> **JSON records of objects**
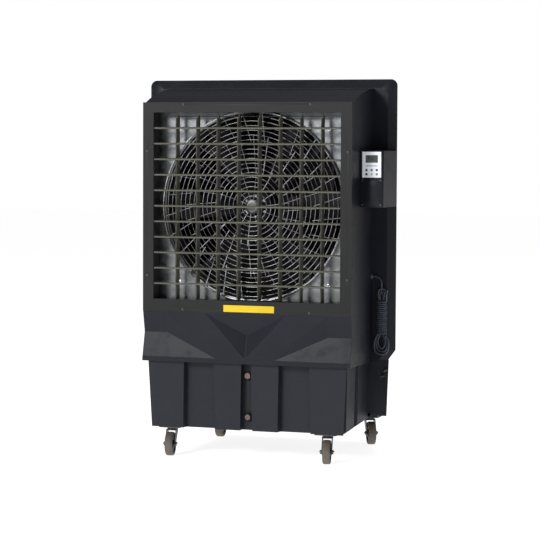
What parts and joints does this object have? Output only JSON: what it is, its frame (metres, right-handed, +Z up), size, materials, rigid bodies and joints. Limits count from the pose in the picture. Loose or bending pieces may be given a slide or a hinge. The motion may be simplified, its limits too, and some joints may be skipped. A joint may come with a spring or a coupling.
{
  "type": "evaporative cooler",
  "caption": "Upright wheeled evaporative air cooler: louvred fan outlet in front, faceted skirt over a ribbed water tank, wide pad housing behind, swivel casters.",
  "frame": {"origin": "on the floor under the middle of the cooler's outline, its cord left out", "axes": "+Z up, +Y from the louvres towards the cooling pad, +X to the right of someone facing the louvres"},
  "size_m": [1.105, 0.7722, 1.577],
  "materials": {
    "housing_plastic": "satin moulded",
    "tank_plastic": "satin moulded",
    "frame_plastic": "satin",
    "louvre_plastic": "satin",
    "zinc_sheet": "spangled",
    "bright_wire": "bright",
    "blade_plastic": "satin",
    "motor_paint": "semi gloss",
    "pad_paper": "matt",
    "white_plastic": "satin",
    "pump_plastic": "satin",
    "hose_rubber": "matt",
    "brass": "dull",
    "caster_zinc": "dull plated",
    "tread": "matt",
    "panel_plastic": "satin",
    "lens": "clear",
    "key_plastic": "gloss",
    "cord_rubber": "satin",
    "screw_steel": "dull"
  },
  "bodies": {
    "root": {"main_housing": "housing_plastic", "front_skirt": "housing_plastic", "water_tank": "tank_plastic", "front_frame": "frame_plastic", "frame_screws": "screw_steel", "fan_shroud": "zinc_sheet", "fan_guard": "bright_wire", "fan_motor": "motor_paint", "motor_mount": "zinc_sheet", "pad_frame": "housing_plastic", "cooling_pad": "pad_paper", "water_distributor": "white_plastic", "water_pump": "pump_plastic", "supply_hose": "hose_rubber", "float_valve": "white_plastic", "water_stubs": "hose_rubber", "channel_fittings": "brass", "caster_plates": "caster_zinc", "control_box": "housing_plastic", "control_cover": "housing_plastic", "display_panel": "panel_plastic", "display_lens": "lens", "cord_gland": "cord_rubber", "power_cord": "cord_rubber", "cord_hank": "cord_rubber"},
    "fan_rotor": {"fan_rotor": "blade_plastic"},
    "fin_link": {"fin_link": "louvre_plastic"},
    "louvre_01": {"louvre_01": "louvre_plastic"},
    "louvre_02": {"louvre_02": "louvre_plastic"},
    "louvre_03": {"louvre_03": "louvre_plastic"},
    "louvre_04": {"louvre_04": "louvre_plastic"},
    "louvre_05": {"louvre_05": "louvre_plastic"},
    "louvre_06": {"louvre_06": "louvre_plastic"},
    "louvre_07": {"louvre_07": "louvre_plastic"},
    "louvre_08": {"louvre_08": "louvre_plastic"},
    "louvre_09": {"louvre_09": "louvre_plastic"},
    "louvre_10": {"louvre_10": "louvre_plastic"},
    "louvre_11": {"louvre_11": "louvre_plastic"},
    "fin_01": {"fin_01": "louvre_plastic"},
    "fin_02": {"fin_02": "louvre_plastic"},
    "fin_03": {"fin_03": "louvre_plastic"},
    "fin_04": {"fin_04": "louvre_plastic"},
    "fin_05": {"fin_05": "louvre_plastic"},
    "fin_06": {"fin_06": "louvre_plastic"},
    "fin_07": {"fin_07": "louvre_plastic"},
    "fin_08": {"fin_08": "louvre_plastic"},
    "caster_fork_front_left": {"caster_fork_front_left": "caster_zinc"},
    "caster_wheel_front_left": {"caster_wheel_front_left": "tread"},
    "caster_fork_front_right": {"caster_fork_front_right": "caster_zinc"},
    "caster_wheel_front_right": {"caster_wheel_front_right": "tread"},
    "caster_fork_rear_left": {"caster_fork_rear_left": "caster_zinc"},
    "caster_wheel_rear_left": {"caster_wheel_rear_left": "tread"},
    "caster_fork_rear_right": {"caster_fork_rear_right": "caster_zinc"},
    "caster_wheel_rear_right": {"caster_wheel_rear_right": "tread"},
    "key_1": {"key_1": "key_plastic"},
    "key_2": {"key_2": "key_plastic"},
    "key_3": {"key_3": "key_plastic"},
    "key_4": {"key_4": "key_plastic"},
    "key_5": {"key_5": "key_plastic"},
    "key_6": {"key_6": "key_plastic"}
  },
  "joints": [
    {"name": "louvre_01_tilt", "type": "hinge", "parent": "root", "child": "louvre_01", "pos_m": [0, -0.3395, 0.72367], "axis": [1, 0, 0], "range_deg": [-35, 35]},
    {"name": "louvre_02_tilt", "type": "hinge", "parent": "root", "child": "louvre_02", "pos_m": [0, -0.3395, 0.78833], "axis": [1, 0, 0], "range_deg": [-35, 35]},
    {"name": "louvre_03_tilt", "type": "hinge", "parent": "root", "child": "louvre_03", "pos_m": [0, -0.3395, 0.853], "axis": [1, 0, 0], "range_deg": [-35, 35]},
    {"name": "louvre_04_tilt", "type": "hinge", "parent": "root", "child": "louvre_04", "pos_m": [0, -0.3395, 0.91767], "axis": [1, 0, 0], "range_deg": [-35, 35]},
    {"name": "louvre_05_tilt", "type": "hinge", "parent": "root", "child": "louvre_05", "pos_m": [0, -0.3395, 0.98233], "axis": [1, 0, 0], "range_deg": [-35, 35]},
    {"name": "louvre_06_tilt", "type": "hinge", "parent": "root", "child": "louvre_06", "pos_m": [0, -0.3395, 1.047], "axis": [1, 0, 0], "range_deg": [-35, 35]},
    {"name": "louvre_07_tilt", "type": "hinge", "parent": "root", "child": "louvre_07", "pos_m": [0, -0.3395, 1.11167], "axis": [1, 0, 0], "range_deg": [-35, 35]},
    {"name": "louvre_08_tilt", "type": "hinge", "parent": "root", "child": "louvre_08", "pos_m": [0, -0.3395, 1.17633], "axis": [1, 0, 0], "range_deg": [-35, 35]},
    {"name": "louvre_09_tilt", "type": "hinge", "parent": "root", "child": "louvre_09", "pos_m": [0, -0.3395, 1.241], "axis": [1, 0, 0], "range_deg": [-35, 35]},
    {"name": "louvre_10_tilt", "type": "hinge", "parent": "root", "child": "louvre_10", "pos_m": [0, -0.3395, 1.30567], "axis": [1, 0, 0], "range_deg": [-35, 35]},
    {"name": "louvre_11_tilt", "type": "hinge", "parent": "root", "child": "louvre_11", "pos_m": [0, -0.3395, 1.37033], "axis": [1, 0, 0], "range_deg": [-35, 35]},
    {"name": "fin_01_swing", "type": "hinge", "parent": "root", "child": "fin_01", "pos_m": [-0.31733, -0.3055, 1.047], "axis": [0, 0, 1], "range_deg": [-35, 35]},
    {"name": "fin_02_swing", "type": "hinge", "parent": "root", "child": "fin_02", "pos_m": [-0.22667, -0.3055, 1.047], "axis": [0, 0, 1], "range_deg": [-35, 35]},
    {"name": "fin_03_swing", "type": "hinge", "parent": "root", "child": "fin_03", "pos_m": [-0.136, -0.3055, 1.047], "axis": [0, 0, 1], "range_deg": [-35, 35]},
    {"name": "fin_04_swing", "type": "hinge", "parent": "root", "child": "fin_04", "pos_m": [-0.04533, -0.3055, 1.047], "axis": [0, 0, 1], "range_deg": [-35, 35]},
    {"name": "fin_05_swing", "type": "hinge", "parent": "root", "child": "fin_05", "pos_m": [0.04533, -0.3055, 1.047], "axis": [0, 0, 1], "range_deg": [-35, 35]},
    {"name": "fin_06_swing", "type": "hinge", "parent": "root", "child": "fin_06", "pos_m": [0.136, -0.3055, 1.047], "axis": [0, 0, 1], "range_deg": [-35, 35]},
    {"name": "fin_07_swing", "type": "hinge", "parent": "root", "child": "fin_07", "pos_m": [0.22667, -0.3055, 1.047], "axis": [0, 0, 1], "range_deg": [-35, 35]},
    {"name": "fin_08_swing", "type": "hinge", "parent": "root", "child": "fin_08", "pos_m": [0.31733, -0.3055, 1.047], "axis": [0, 0, 1], "range_deg": [-35, 35]},
    {"name": "fin_link_slide", "type": "slide", "parent": "root", "child": "fin_link", "axis": [1, 0, 0], "range_m": [-0.0069, 0.0069]},
    {"name": "fan_spin", "type": "hinge", "parent": "root", "child": "fan_rotor", "pos_m": [0, -0.1915, 1.047], "axis": [0, 1, 0], "continuous": true},
    {"name": "swivel_front_left", "type": "hinge", "parent": "root", "child": "caster_fork_front_left", "pos_m": [-0.343, -0.2995, 0.11], "axis": [0, 0, 1], "continuous": true},
    {"name": "roll_front_left", "type": "hinge", "parent": "caster_fork_front_left", "child": "caster_wheel_front_left", "pos_m": [-0.33675, -0.33495, 0.05], "axis": [0.9848, 0.1736, 0], "continuous": true},
    {"name": "swivel_front_right", "type": "hinge", "parent": "root", "child": "caster_fork_front_right", "pos_m": [0.343, -0.2995, 0.11], "axis": [0, 0, 1], "continuous": true},
    {"name": "roll_front_right", "type": "hinge", "parent": "caster_fork_front_right", "child": "caster_wheel_front_right", "pos_m": [0.3511, -0.33457, 0.05], "axis": [0.9744, 0.225, 0], "continuous": true},
    {"name": "swivel_rear_left", "type": "hinge", "parent": "root", "child": "caster_fork_rear_left", "pos_m": [-0.343, 0.3125, 0.11], "axis": [0, 0, 1], "continuous": true},
    {"name": "roll_rear_left", "type": "hinge", "parent": "caster_fork_rear_left", "child": "caster_wheel_rear_left", "pos_m": [-0.33986, 0.27664, 0.05], "axis": [0.9962, 0.0872, 0], "continuous": true},
    {"name": "swivel_rear_right", "type": "hinge", "parent": "root", "child": "caster_fork_rear_right", "pos_m": [0.343, 0.3125, 0.11], "axis": [0, 0, 1], "continuous": true},
    {"name": "roll_rear_right", "type": "hinge", "parent": "caster_fork_rear_right", "child": "caster_wheel_rear_right", "pos_m": [0.35878, 0.28015, 0.05], "axis": [0.8988, 0.4384, 0], "continuous": true},
    {"name": "key_1_press", "type": "slide", "parent": "root", "child": "key_1", "axis": [0, 1, 0], "range_m": [0, 0.001], "stiffness_N_per_m": 400},
    {"name": "key_2_press", "type": "slide", "parent": "root", "child": "key_2", "axis": [0, 1, 0], "range_m": [0, 0.001], "stiffness_N_per_m": 400},
    {"name": "key_3_press", "type": "slide", "parent": "root", "child": "key_3", "axis": [0, 1, 0], "range_m": [0, 0.001], "stiffness_N_per_m": 400},
    {"name": "key_4_press", "type": "slide", "parent": "root", "child": "key_4", "axis": [0, 1, 0], "range_m": [0, 0.001], "stiffness_N_per_m": 400},
    {"name": "key_5_press", "type": "slide", "parent": "root", "child": "key_5", "axis": [0, 1, 0], "range_m": [0, 0.001], "stiffness_N_per_m": 400},
    {"name": "key_6_press", "type": "slide", "parent": "root", "child": "key_6", "axis": [0, 1, 0], "range_m": [0, 0.001], "stiffness_N_per_m": 400}
  ],
  "couplings": [
    {"joint": "louvre_02_tilt", "follows": "louvre_01_tilt", "ratio": 1},
    {"joint": "louvre_03_tilt", "follows": "louvre_01_tilt", "ratio": 1},
    {"joint": "louvre_04_tilt", "follows": "louvre_01_tilt", "ratio": 1},
    {"joint": "louvre_05_tilt", "follows": "louvre_01_tilt", "ratio": 1},
    {"joint": "louvre_06_tilt", "follows": "louvre_01_tilt", "ratio": 1},
    {"joint": "louvre_07_tilt", "follows": "louvre_01_tilt", "ratio": 1},
    {"joint": "louvre_08_tilt", "follows": "louvre_01_tilt", "ratio": 1},
    {"joint": "louvre_09_tilt", "follows": "louvre_01_tilt", "ratio": 1},
    {"joint": "louvre_10_tilt", "follows": "louvre_01_tilt", "ratio": 1},
    {"joint": "louvre_11_tilt", "follows": "louvre_01_tilt", "ratio": 1},
    {"joint": "fin_02_swing", "follows": "fin_01_swing", "ratio": 1},
    {"joint": "fin_03_swing", "follows": "fin_01_swing", "ratio": 1},
    {"joint": "fin_04_swing", "follows": "fin_01_swing", "ratio": 1},
    {"joint": "fin_05_swing", "follows": "fin_01_swing", "ratio": 1},
    {"joint": "fin_06_swing", "follows": "fin_01_swing", "ratio": 1},
    {"joint": "fin_07_swing", "follows": "fin_01_swing", "ratio": 1},
    {"joint": "fin_08_swing", "follows": "fin_01_swing", "ratio": 1},
    {"joint": "fin_link_slide", "follows": "fin_01_swing", "m_per_rad": -0.011267}
  ]
}
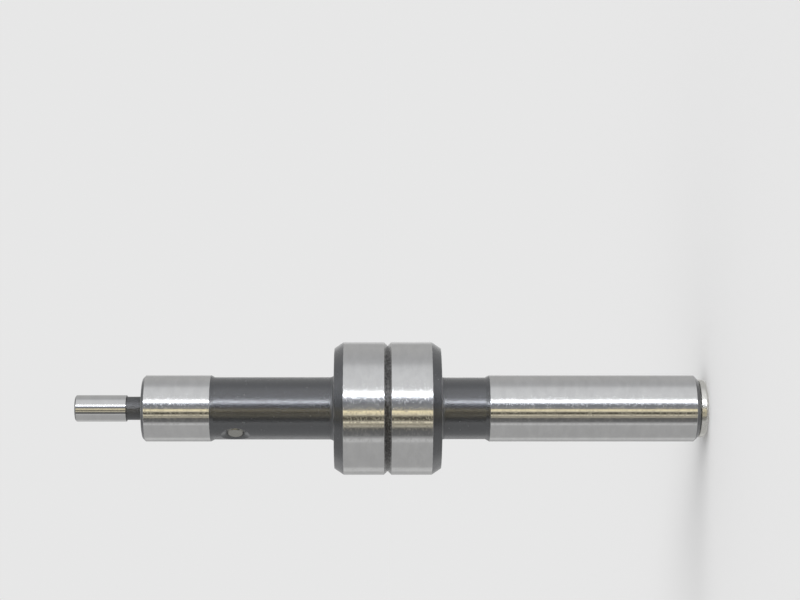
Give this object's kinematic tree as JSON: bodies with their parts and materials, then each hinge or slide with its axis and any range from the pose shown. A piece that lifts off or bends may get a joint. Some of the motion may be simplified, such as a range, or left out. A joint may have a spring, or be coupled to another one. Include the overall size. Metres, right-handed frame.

> **REQUIREMENT**
Lines of the material that contain the word "joints" are to be gathered.

> **RESPONSE TO THE TASK**
What parts and joints does this object have? Output only JSON: what it is, its frame (metres, right-handed, +Z up), size, materials, rigid bodies and joints. Limits count from the pose in the picture. Loose or bending pieces may be given a slide or a hinge. The motion may be simplified, its limits too, and some joints may be skipped. A joint may come with a spring or a coupling.
  "joints": [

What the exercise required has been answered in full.